■ **The task**
Will you return, word for word, only the lines from the top of the data below down to and including the one with "insert_gap = 0.2"?
— begin Record set —
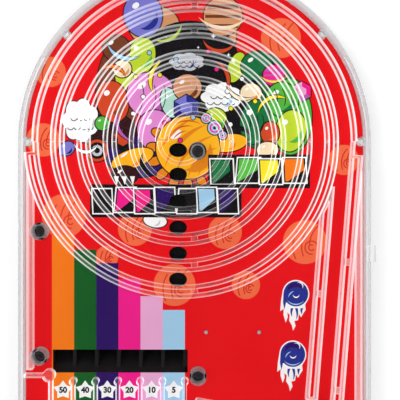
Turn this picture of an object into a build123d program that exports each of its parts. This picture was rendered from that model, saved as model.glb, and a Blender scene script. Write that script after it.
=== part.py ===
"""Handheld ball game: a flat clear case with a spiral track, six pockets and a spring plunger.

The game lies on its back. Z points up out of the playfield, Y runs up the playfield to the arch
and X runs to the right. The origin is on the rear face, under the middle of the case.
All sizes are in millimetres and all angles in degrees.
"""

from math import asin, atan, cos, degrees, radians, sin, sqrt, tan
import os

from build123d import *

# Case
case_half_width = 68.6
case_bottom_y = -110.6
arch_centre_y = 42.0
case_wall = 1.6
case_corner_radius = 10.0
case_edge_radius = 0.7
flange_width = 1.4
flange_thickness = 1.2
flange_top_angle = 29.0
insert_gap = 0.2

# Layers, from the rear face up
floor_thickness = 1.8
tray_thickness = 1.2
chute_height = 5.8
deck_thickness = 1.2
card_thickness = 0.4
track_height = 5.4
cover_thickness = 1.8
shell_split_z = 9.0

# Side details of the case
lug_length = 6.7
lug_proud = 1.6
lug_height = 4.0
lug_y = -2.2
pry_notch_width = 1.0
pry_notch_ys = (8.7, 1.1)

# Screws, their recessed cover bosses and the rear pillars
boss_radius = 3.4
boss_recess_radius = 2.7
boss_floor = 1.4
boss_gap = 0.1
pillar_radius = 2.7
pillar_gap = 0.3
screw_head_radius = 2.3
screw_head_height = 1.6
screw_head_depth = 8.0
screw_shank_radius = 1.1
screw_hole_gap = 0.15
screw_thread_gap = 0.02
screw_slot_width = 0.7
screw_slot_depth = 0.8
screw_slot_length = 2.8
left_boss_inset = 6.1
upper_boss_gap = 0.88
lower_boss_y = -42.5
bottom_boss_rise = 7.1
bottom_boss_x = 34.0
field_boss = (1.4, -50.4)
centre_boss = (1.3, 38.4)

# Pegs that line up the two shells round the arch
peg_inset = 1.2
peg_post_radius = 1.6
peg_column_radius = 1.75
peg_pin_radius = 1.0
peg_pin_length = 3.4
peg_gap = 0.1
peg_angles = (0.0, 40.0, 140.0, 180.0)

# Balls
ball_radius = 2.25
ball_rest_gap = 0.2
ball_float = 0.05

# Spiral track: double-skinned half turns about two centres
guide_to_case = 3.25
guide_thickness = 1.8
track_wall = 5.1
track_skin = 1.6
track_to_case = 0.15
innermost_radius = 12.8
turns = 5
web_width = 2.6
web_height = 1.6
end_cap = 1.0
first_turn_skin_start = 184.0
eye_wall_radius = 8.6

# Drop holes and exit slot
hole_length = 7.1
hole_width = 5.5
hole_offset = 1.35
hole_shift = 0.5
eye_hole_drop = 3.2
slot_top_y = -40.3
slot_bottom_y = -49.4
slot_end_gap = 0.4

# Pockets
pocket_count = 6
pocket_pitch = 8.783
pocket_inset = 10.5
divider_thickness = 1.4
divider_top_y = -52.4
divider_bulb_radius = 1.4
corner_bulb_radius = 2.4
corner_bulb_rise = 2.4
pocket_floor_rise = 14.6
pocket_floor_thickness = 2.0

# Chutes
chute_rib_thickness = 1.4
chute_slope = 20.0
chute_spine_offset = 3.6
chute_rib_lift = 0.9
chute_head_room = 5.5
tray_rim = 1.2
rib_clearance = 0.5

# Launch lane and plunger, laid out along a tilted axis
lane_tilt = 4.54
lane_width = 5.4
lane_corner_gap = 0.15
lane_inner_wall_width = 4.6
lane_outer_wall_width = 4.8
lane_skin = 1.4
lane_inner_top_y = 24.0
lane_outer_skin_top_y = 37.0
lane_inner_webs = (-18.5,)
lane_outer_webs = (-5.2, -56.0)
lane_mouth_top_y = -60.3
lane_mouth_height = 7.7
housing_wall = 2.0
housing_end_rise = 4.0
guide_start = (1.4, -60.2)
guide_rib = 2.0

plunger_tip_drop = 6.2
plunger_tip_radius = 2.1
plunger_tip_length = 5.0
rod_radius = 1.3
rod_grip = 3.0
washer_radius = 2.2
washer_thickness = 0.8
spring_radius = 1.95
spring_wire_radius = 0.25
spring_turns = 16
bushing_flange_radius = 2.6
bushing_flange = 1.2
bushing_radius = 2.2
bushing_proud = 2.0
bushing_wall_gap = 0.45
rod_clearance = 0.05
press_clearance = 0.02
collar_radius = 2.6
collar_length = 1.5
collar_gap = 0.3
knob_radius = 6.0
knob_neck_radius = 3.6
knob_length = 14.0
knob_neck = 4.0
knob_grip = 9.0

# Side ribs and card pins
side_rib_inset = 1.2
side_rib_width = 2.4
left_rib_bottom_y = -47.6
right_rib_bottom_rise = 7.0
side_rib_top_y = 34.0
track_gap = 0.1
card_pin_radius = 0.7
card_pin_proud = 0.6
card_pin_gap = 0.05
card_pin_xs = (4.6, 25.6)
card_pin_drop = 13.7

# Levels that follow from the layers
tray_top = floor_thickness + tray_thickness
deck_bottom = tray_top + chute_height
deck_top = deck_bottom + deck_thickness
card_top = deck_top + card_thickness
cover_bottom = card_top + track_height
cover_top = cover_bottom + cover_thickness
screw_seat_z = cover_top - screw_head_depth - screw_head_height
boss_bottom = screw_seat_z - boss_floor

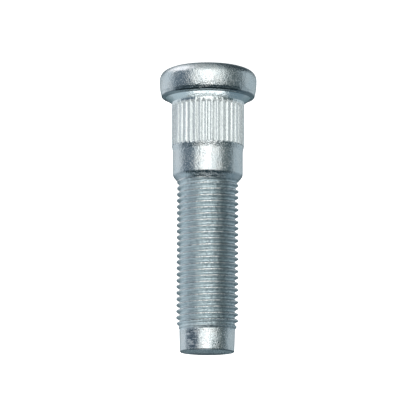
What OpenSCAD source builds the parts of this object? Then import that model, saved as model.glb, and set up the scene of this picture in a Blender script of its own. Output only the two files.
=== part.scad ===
— end Record set —
■ **Result for this task**
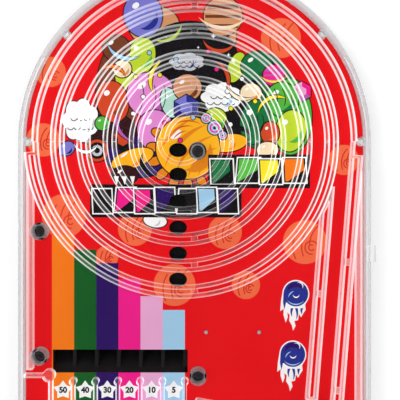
Turn this picture of an object into a build123d program that exports each of its parts. This picture was rendered from that model, saved as model.glb, and a Blender scene script. Write that script after it.
=== part.py ===
"""Handheld ball game: a flat clear case with a spiral track, six pockets and a spring plunger.

The game lies on its back. Z points up out of the playfield, Y runs up the playfield to the arch
and X runs to the right. The origin is on the rear face, under the middle of the case.
All sizes are in millimetres and all angles in degrees.
"""

from math import asin, atan, cos, degrees, radians, sin, sqrt, tan
import os

from build123d import *

# Case
case_half_width = 68.6
case_bottom_y = -110.6
arch_centre_y = 42.0
case_wall = 1.6
case_corner_radius = 10.0
case_edge_radius = 0.7
flange_width = 1.4
flange_thickness = 1.2
flange_top_angle = 29.0
insert_gap = 0.2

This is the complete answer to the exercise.